Joseph Clancy: You're not serious about this?
Agatha Morley: Joseph... I'm afraid we will have to speak about this later.
Joseph Clancy: Mrs. Morley, I'm not accustomed to speakin' about things later.
Agatha Morley: [to Finley] Mr. Finley, I'm afraid I'll have to let Joseph throw you out.

Agatha calls Glen back to let him know about Finley and Petree, and he and Katie's three big brothers take off for the cabin to find him. Katie tags along...

...and ends up knocking him out! 

Back on the campaign trail, the Morleys drop their support of Finley and back Katie totally. 

Petree gives an address on radio admitting to fabricating the story about him and Katie, and that Finley had bribed him to share it. 

Further proof that Katie's Congress-bound? All of the campaign posters have been torn off this Finley car and replaced with Katie for Congress signs. 

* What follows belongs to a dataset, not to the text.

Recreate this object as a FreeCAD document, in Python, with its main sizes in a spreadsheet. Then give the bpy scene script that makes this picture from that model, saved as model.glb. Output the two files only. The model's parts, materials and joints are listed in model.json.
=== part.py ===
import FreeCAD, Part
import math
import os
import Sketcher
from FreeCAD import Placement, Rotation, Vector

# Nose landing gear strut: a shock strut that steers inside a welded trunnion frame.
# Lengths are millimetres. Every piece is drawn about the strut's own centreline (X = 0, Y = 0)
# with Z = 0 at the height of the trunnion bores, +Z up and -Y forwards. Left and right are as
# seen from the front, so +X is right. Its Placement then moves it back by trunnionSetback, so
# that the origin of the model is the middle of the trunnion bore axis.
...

And, as expected, Katie wins by a landslide! 

And with that, the newly-elected Congresswoman, Katie Holstrom, strides up the steps of the House of Representatives with her finacé. As an act of love, he carries her across the threshold into the Capitol.



Did you like The Farmer's Daughter? Have you seen it? I think it's a rare film and only exists as a print-on-demand in the TCM Shop (correct me if I'm wrong)!

Don't forget to read the other entries in the Politics on Film blogathon!


  1. I haven't seen The Farmer's Daughter in many years and it was such a treat reading your look at the movie then I am aching to enjoy it again.

  2. The Farmer's Daughter is available on DVD, and I just requested a copy from my local library. Your review inspired me, and I am a fan of Joseph Cotten. I'm used to seeing him in film noir roles and this will be a pleasant switch for me.

  3. It's been along time since I've seen this one and your delightful post brought back so many charming memories. I love it when everything turns out just right (especially in politics)!

  4. What a great cast! It seems that there were quite a few movies made about Scandinavians in the U.S. made around that time. Regardless, I would love to see a 1940s film with a female candidate for public office. Wonderful selection for the blogathon.